[WHAT TO PRODUCE] From the line containing "obj.data.transform(world)" through the line containing "return (low(node) + high(node)) / 2", retype each line exactly; include both end lines and nothing beyond them.

>> BEGIN

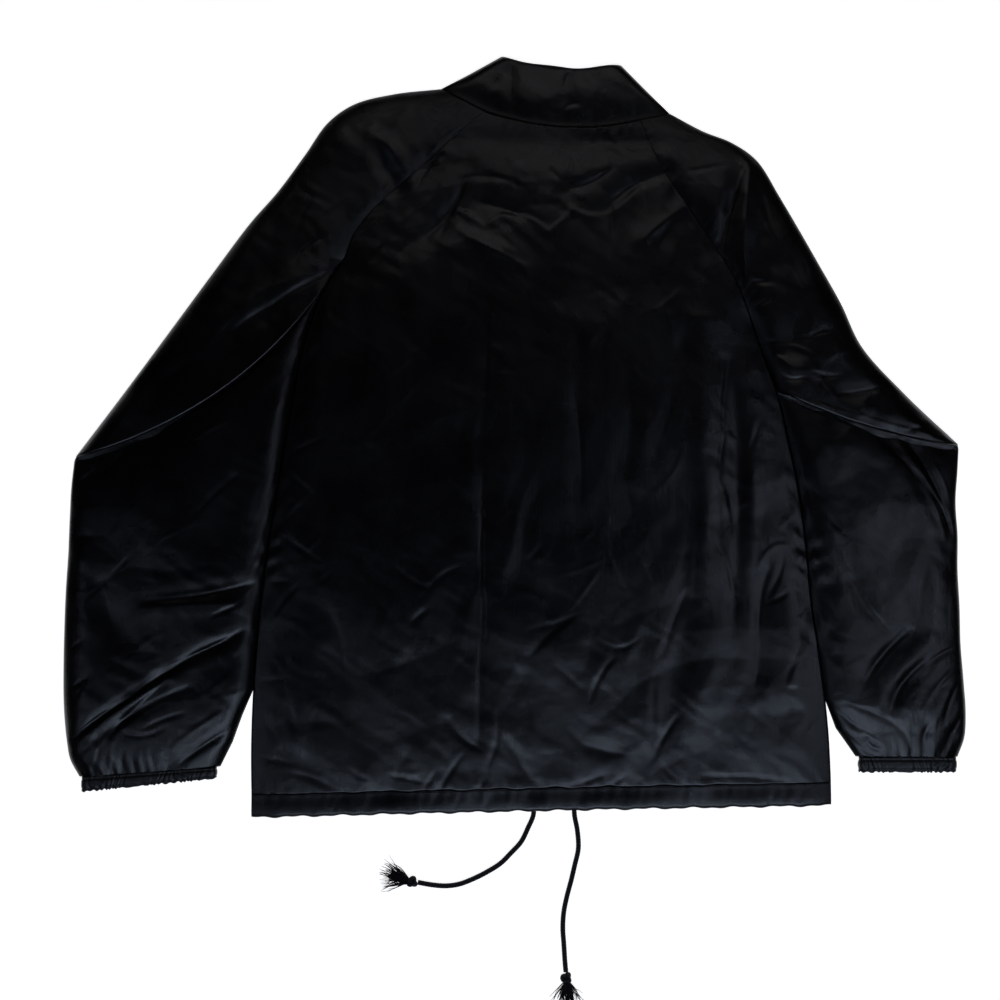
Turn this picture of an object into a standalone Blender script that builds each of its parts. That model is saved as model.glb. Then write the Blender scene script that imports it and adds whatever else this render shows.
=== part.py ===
"""Coach jacket in black nylon, laid face down: the back is up and the fronts lie on the floor.

Every table below is in layout millimetres: x runs to the right and y runs down over the square metre
that the jacket is laid out on, and heights are millimetres above the floor. layout_to_frame turns them
into the part's own frame, whose origin is on the floor under the middle of the garment, +X to the right
(the wearer's right sleeve), +Y to the collar and +Z up.
"""

import math
from collections import namedtuple

import bmesh
import bpy
import numpy as np
from mathutils import Vector

MM = 0.001
CENTRE_X = 514.5
CENTRE_Y = 437.0

CLOTH = 1.2
COLLAR_CLOTH = 1.8
CASING_CLOTH = 1.6
CUFF_CLOTH = 1.6
SEAM_GAP = 0.3
SIDE_GAP = 0.6

# Heights of the outer face of the upper layer, and how far in from an edge it takes to get there.
SEAM_HEIGHT = 6.2
SIDE_SEAM_HEIGHT = 3.4
BODY_LOFT = 6.8
LOWEST_BACK = 4.5
LOWEST_OVER_PLACKET = 5.9
EDGE_HEIGHT = 2.6
EDGE_ROLL = 30.0
SIDE_ROLL = 18.0
HAIRPIN = 2.2

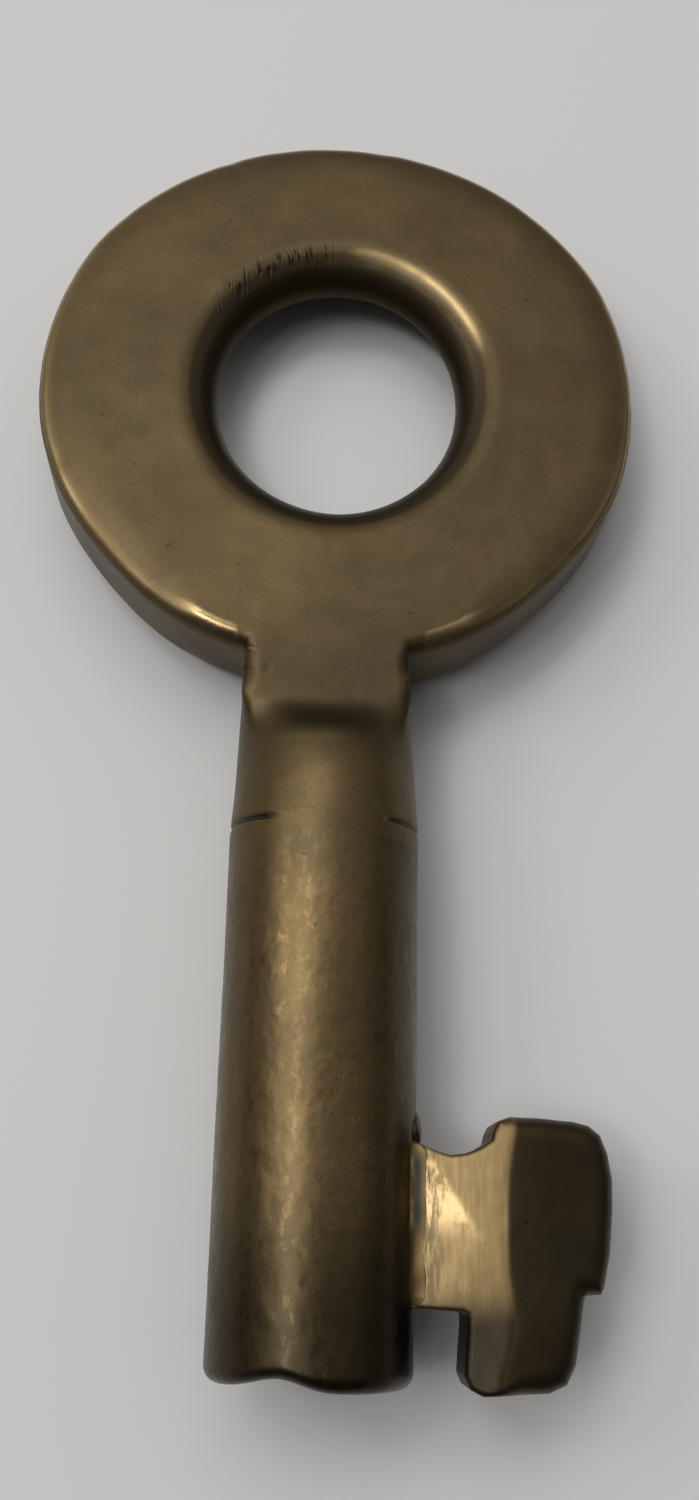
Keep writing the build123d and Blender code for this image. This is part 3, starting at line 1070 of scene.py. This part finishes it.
lightSettings = {
    "base": 0.05,  # strength of the glow from everywhere
    # the room's glow: where it comes from, how narrow it is, and its strength
    "glows": (
        {"towards": (-0.75, 0.0, 0.66), "narrow": 8.0, "strength": 0.2},
        {"towards": (-0.45, 0.5, 0.75), "narrow": 6.0, "strength": 1.2},
        {"towards": (0.45, 0.4, 0.77), "narrow": 6.0, "strength": 0.6},
    ),
    "aimY": -18.0,  # the lamps point at this place on the key, from a distance in metres
    "distance": 0.4,
    "lamps": (
        {"name": "left", "direction": (-0.95, 0.25, 0.9), "size": 0.08, "power": 0.12},
        {"name": "key", "direction": (-0.57, 0.0, 1.0), "size": 0.08, "power": 0.15},
        {"name": "near", "direction": (-0.42, -0.17, 1.0), "size": 0.06, "power": 0.14},
        {"name": "low", "direction": (-0.23, -0.3, 1.0), "size": 0.07, "power": 0.08},
        {"name": "upper", "direction": (-0.36, 0.3, 1.0), "size": 0.1, "power": 0.2},
        {"name": "behind", "direction": (-0.05, 0.5, 1.0), "size": 0.15, "power": 0.13},
    ),
}


# a weak glow from everywhere and stronger ones, each the cosine of the angle to its middle raised to a power;
# square lamps round the key
def makeLights(s):
    world = bpy.data.worlds.new("studio")
    bpy.context.scene.world = world
    world.use_nodes = True
    tree = world.node_tree
    way = addNode(tree, "ShaderNodeTexCoord").outputs["Generated"]
    total = s["base"]
    for glow in s["glows"]:
        inputs = {0: way, 1: tuple(Vector(glow["towards"]).normalized())}
        near = addNode(tree, "ShaderNodeVectorMath", inputs, operation="DOT_PRODUCT").outputs["Value"]
        lobe = calculate(tree, "POWER", calculate(tree, "MAXIMUM", near, 0.0), glow["narrow"])
        total = plus(tree, total, times(tree, lobe, glow["strength"]))
    background = tree.nodes["Background"]
    background.inputs["Color"].default_value = (1, 1, 1, 1)
    tree.links.new(total, background.inputs["Strength"])
    for lamp in s["lamps"]:
        data = bpy.data.lights.new(lamp["name"], "AREA")
        data.size = lamp["size"]
        data.energy = lamp["power"]
        light = bpy.data.objects.new(lamp["name"], data)
        bpy.context.scene.collection.objects.link(light)
        direction = Vector(lamp["direction"]).normalized()
        turn = direction.to_track_quat("Z", "Y").to_matrix().to_4x4()
        place = direction * s["distance"] + Vector((0, s["aimY"] * mm, 0))
        light.matrix_world = Matrix.Translation(place) @ turn


makeLights(lightSettings)
bpy.context.scene.view_settings.view_transform = "Standard"
print("light and floor set")
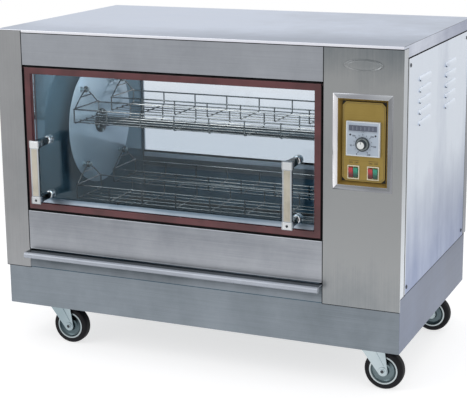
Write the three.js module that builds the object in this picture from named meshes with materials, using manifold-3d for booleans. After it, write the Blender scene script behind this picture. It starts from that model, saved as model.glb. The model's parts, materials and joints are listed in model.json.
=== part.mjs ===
// Rotisserie grill on casters: a folded steel cabinet with a lift-up glass door, a turning rotor
// with four hanging baskets, a drip tray, a control column and four swivel casters.
// Millimetres, +Z up, front towards -Y, origin on the floor under the middle of the object.
import * as THREE from "three";
import { mergeVertices } from "three/addons/utils/BufferGeometryUtils.js";
import Module from "manifold-3d";

const wasm = await Module();
wasm.setup();

// Cabinet
const CABINET_WIDTH = 1100;
const CABINET_DEPTH = 660;
const CABINET_HEIGHT = 748;
const SHEET = 2;
const SEAM = 0.8;
const TOUCH = 0.3;
const OVERRUN = 1;
const GRID = 0.001;
const CORNER_RETURN = 36;
const JAMB_DEPTH = 29;
const POST_WIDTH = 74;
const COLUMN_WIDTH = 196;
const HEAD_HEIGHT = 91;
const SILL_HEIGHT = 104;
const TRAY_SLOT_HEIGHT = 54;
const SEAL_FLANGE = 13;
const TOP_FLANGE = 24;
const TOP_LIP = 7;
const TOP_SIDE_LIP = 31;

// Plinth and casters
const CASTER_HEIGHT = 128;
const SKIRT_DROP = 20;
const PLINTH_FRONT_HEIGHT = 108.7;
const PLINTH_SIDE_HEIGHT = 140;
const PLINTH_SIDE_INSET = 2;
const PLINTH_END_INSET = 8;
const PLINTH_SHEET = 3;
const PLINTH_FLANGE = 20;
const RAIL_WIDTH = 120;
const RAIL_FLANGE = 22;
const LEFT_CASTER_INSET = 135;
const RIGHT_CASTER_INSET = 80;
const FRONT_CASTER_INSET = 54;
const REAR_CASTER_INSET = 150;
const CASTER_PLATE_LENGTH = 90;
const CASTER_PLATE_DEPTH = 76;
const CASTER_PLATE_THICKNESS = 2.7;
const CASTER_BOLT_RADIUS = 6;
const CASTER_BOLT_HEIGHT = 4;
const CASTER_BOLT_INSET = 11;
const RACE_RADIUS = 20;
const RACE_HEIGHT = 7;
const FORK_RADIUS = 25;
const FORK_TOP_THICKNESS = 4.5;
const FORK_SHEET = 2.5;
const FORK_INNER_WIDTH = 36;
const FORK_EYE_RADIUS = 13;
const CASTER_TRAIL = 30;
const AXLE_RADIUS = 5;
const AXLE_NUT_RADIUS = 8;
const AXLE_NUT_HEIGHT = 4;
const WHEEL_RADIUS = 50;
const TYRE_WIDTH = 28;
const TYRE_DEPTH = 13;
const TYRE_SHOULDER = 5;
const HUB_RADIUS = 12;
const HUB_WIDTH = 34;
const WHEEL_WEB = 8;

// Side panels
const LOUVRE_COUNT = 5;
const LOUVRE_LENGTH = 88;
const LOUVRE_PITCH = 27;
const LOUVRE_HEIGHT = 12;
const LOUVRE_RISE = 5;
const LOUVRE_SLOT = 5;
const LOUVRE_OFFSET = 125;
const LOUVRE_SHIFT = 20;
const LOUVRE_TOP_DROP = 88;
const SCREW_RADIUS = 4.5;
const SCREW_RISE = 1.5;
const SCREW_INSET = 18;

// Door
const DOOR_GAP = 3;
const DOOR_DEPTH = 24;
const DOOR_FRAME_WIDTH = 21;
const DOOR_GLASS = 5;
const GLASS_RECESS = 11;
const PIVOT_INSET = 5;
const PIVOT_RADIUS = 3;
const PIVOT_REACH = 7;
const SEAL_THICKNESS = 3;
const SEAL_WIDTH = 10;
const SEAL_INSET = 3;

// Door handles
const HANDLE_INSET = 64;
const HANDLE_LENGTH = 167;
const HANDLE_RISE = 35;
const HANDLE_WIDTH = 24;
const HANDLE_FLARE = 2;
const HANDLE_FLARE_LENGTH = 20;
const HANDLE_THICKNESS = 9;
const HANDLE_REACH = 66;
const HANDLE_POST_INSET = 11;
const HANDLE_POST_RADIUS = 7;
const HANDLE_STUD_RADIUS = 4;
const ROSETTE_RADIUS = 11;
const ROSETTE_THICKNESS = 3;

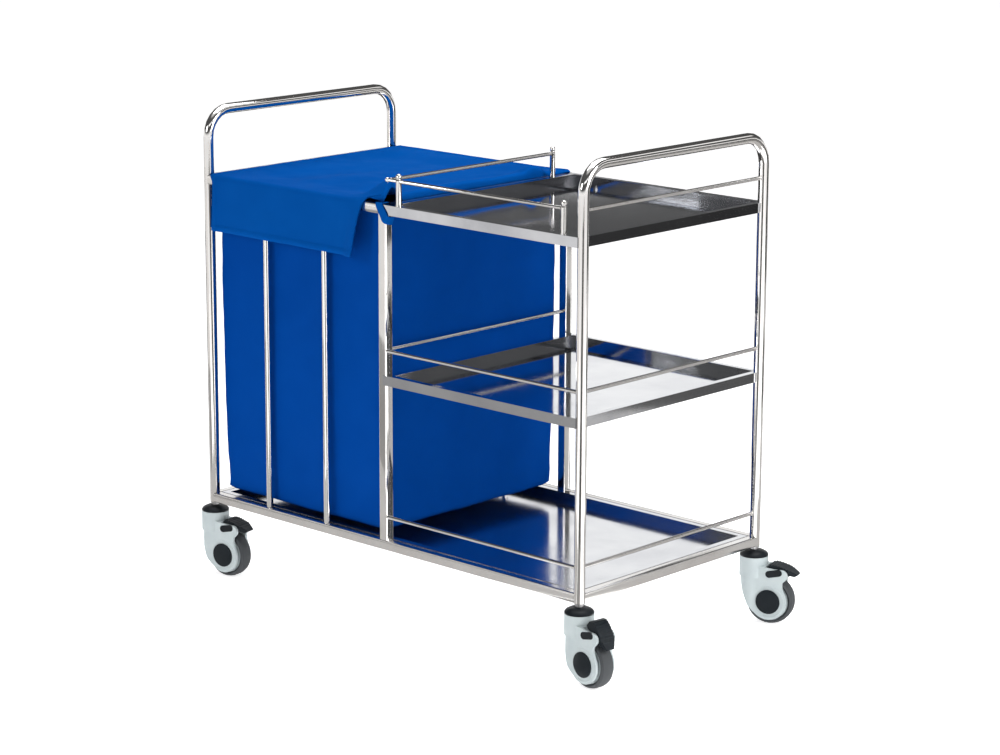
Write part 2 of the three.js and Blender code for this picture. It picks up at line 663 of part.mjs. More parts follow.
// The pedal: a ribbed lever that narrows to its tip, a boss in the arms and a pin.
function casterPedal() {
  const underside = [[90, 104.8], [82, 107.2], [70, 108.4], [52, 107.5], [40, 105.5]];
  const outline = [...pedalTop(), ...underside.map(([x, z]) => new THREE.Vector2(x, z))];
  const taper = [[30, 1], [78, 1], [98, 0.5], [98, -0.5], [78, -1], [30, -1]];
  const plan = taper.map(([x, side]) => new THREE.Vector2(x, side * PEDAL_HALF_WIDTH));
  const lever = solidOf(sidePlate(outline, 2 * PEDAL_HALF_WIDTH));
  const blank = lever.intersect(solidOf(prism(new THREE.Shape(plan), HOUSING_TOP)));
  const boss = crossBar(PEDAL_BOSS_RADIUS, PEDAL_HALF_WIDTH - 1, PEDAL_PIVOT, SMALL_SIDES);
  const pin = crossBar(PEDAL_PIN_RADIUS, HOUSING_HALF_WIDTH - 3, PEDAL_PIVOT, ROD_SIDES);
  return geometryOf(blank.add(solidOf(boss)).add(solidOf(pin)));
}

function addCaster(parent, { name, sideX, sideY, turn, pressed }) {
  const caster = new THREE.Group();
  caster.position.set(sideX * LEG_X, sideY * LEG_Y, 0);
  caster.rotation.z = THREE.MathUtils.degToRad(turn);
  parent.add(caster);
  addPiece(caster, `caster_${name}_stem`, casterStem(), dullSteel());
  addPiece(caster, `caster_${name}_dome`, casterDome(), darkPlastic());
  addPiece(caster, `caster_${name}_housing`, casterHousing(), greyPlastic());
  const wheel = new THREE.Group();
  wheel.position.set(AXLE_AT.x, 0, AXLE_AT.z);
  caster.add(wheel);
  addPiece(wheel, `caster_${name}_hub_caps`, casterAxle(), darkPlastic());
  addPiece(wheel, `caster_${name}_wheel`, wheelCore(), greyPlastic());
  addPiece(wheel, `caster_${name}_tyre`, wheelTyre(), rubber());
  const pivot = new THREE.Group();
  pivot.position.set(PEDAL_PIVOT.x, 0, PEDAL_PIVOT.z);
  pivot.rotation.y = pressed ? THREE.MathUtils.degToRad(PEDAL_TRAVEL) : 0;
  caster.add(pivot);
  const pedal = casterPedal().translate(-PEDAL_PIVOT.x, 0, -PEDAL_PIVOT.z);
  addPiece(pivot, `caster_${name}_pedal`, pedal, darkPlastic());
}

function buildTrolley() {
  const trolley = new THREE.Group();
  addHoops(trolley);
  addBaseRails(trolley);
  addMidPosts(trolley);
  addBagRails(trolley);
  addBagBars(trolley);
  addTrays(trolley);
  addRods(trolley);
  addTopGuard(trolley);
  addPiece(trolley, 'linen_bag', linenBag(), fabricBlue());
  addPiece(trolley, 'bag_cover', bagCover(), fabricBlue());
  CASTERS.forEach((caster) => addCaster(trolley, caster));
  return trolley;
}

// Moves the trolley so that the origin is under the middle of its box.
function centred(trolley) {
  const middle = new THREE.Box3().setFromObject(trolley, true).getCenter(new THREE.Vector3());
  trolley.position.set(-middle.x, -middle.y, 0);
  const whole = new THREE.Group();
  whole.add(trolley);
  return whole;
}

export default centred(buildTrolley());
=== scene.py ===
import math

import bpy
from mathutils import Matrix, Vector, noise


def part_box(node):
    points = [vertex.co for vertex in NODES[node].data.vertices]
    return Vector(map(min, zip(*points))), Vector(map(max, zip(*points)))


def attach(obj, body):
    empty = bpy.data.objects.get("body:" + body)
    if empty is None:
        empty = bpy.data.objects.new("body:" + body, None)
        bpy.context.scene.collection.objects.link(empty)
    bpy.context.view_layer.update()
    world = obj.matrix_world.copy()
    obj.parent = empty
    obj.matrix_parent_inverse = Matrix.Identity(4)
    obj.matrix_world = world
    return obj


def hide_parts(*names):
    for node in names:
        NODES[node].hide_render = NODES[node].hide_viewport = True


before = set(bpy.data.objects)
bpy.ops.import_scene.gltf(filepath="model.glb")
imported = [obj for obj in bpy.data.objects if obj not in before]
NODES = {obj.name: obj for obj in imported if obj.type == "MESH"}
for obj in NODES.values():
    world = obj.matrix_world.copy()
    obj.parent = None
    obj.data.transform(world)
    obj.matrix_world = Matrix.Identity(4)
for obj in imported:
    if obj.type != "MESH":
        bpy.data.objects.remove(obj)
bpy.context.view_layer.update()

# Lengths are in metres: X runs along the trolley, Y from its front to its back, Z up.

scene = bpy.context.scene

# ---------------------------------------------------------------- places


def low(node):
    """The lowest corner of a node's box."""
    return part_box(node)[0]


def high(node):
    """The highest corner of a node's box."""
    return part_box(node)[1]


def middle(node):
    """The middle of a node's box."""
    return (low(node) + high(node)) / 2


LEFT_X = middle("left_hoop").x
RIGHT_X = middle("right_hoop").x
FRONT_Y = middle("base_front_rail").y
BACK_Y = middle("base_back_rail").y
MID_Y = (FRONT_Y + BACK_Y) / 2
RAIL_TOP = high("bag_front_rail").z
RAIL_BOTTOM = low("bag_front_rail").z
TUBE = high("mid_front_post").x - low("mid_front_post").x
CENTRE = Vector(((LEFT_X + RIGHT_X) / 2, MID_Y, 0))

# ---------------------------------------------------------------- camera

CAMERA_FROM_CENTRE = Vector((4.0504, -4.2667, 1.8482))
CAMERA_RIGHT = Vector((0.72985, 0.68360, 0.00412))
CAMERA_UP = Vector((-0.15852, 0.16339, 0.97374))
FURTHEST_SEEN = 200
# The lens and the sensor are in millimetres.
FOCAL_LENGTH = 104.59
SENSOR_WIDTH = 36.0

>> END

[TASK RESULT]
    obj.data.transform(world)
    obj.matrix_world = Matrix.Identity(4)
for obj in imported:
    if obj.type != "MESH":
        bpy.data.objects.remove(obj)
bpy.context.view_layer.update()

# Lengths are in metres: X runs along the trolley, Y from its front to its back, Z up.

scene = bpy.context.scene

# ---------------------------------------------------------------- places


def low(node):
    """The lowest corner of a node's box."""
    return part_box(node)[0]


def high(node):
    """The highest corner of a node's box."""
    return part_box(node)[1]


def middle(node):
    """The middle of a node's box."""
    return (low(node) + high(node)) / 2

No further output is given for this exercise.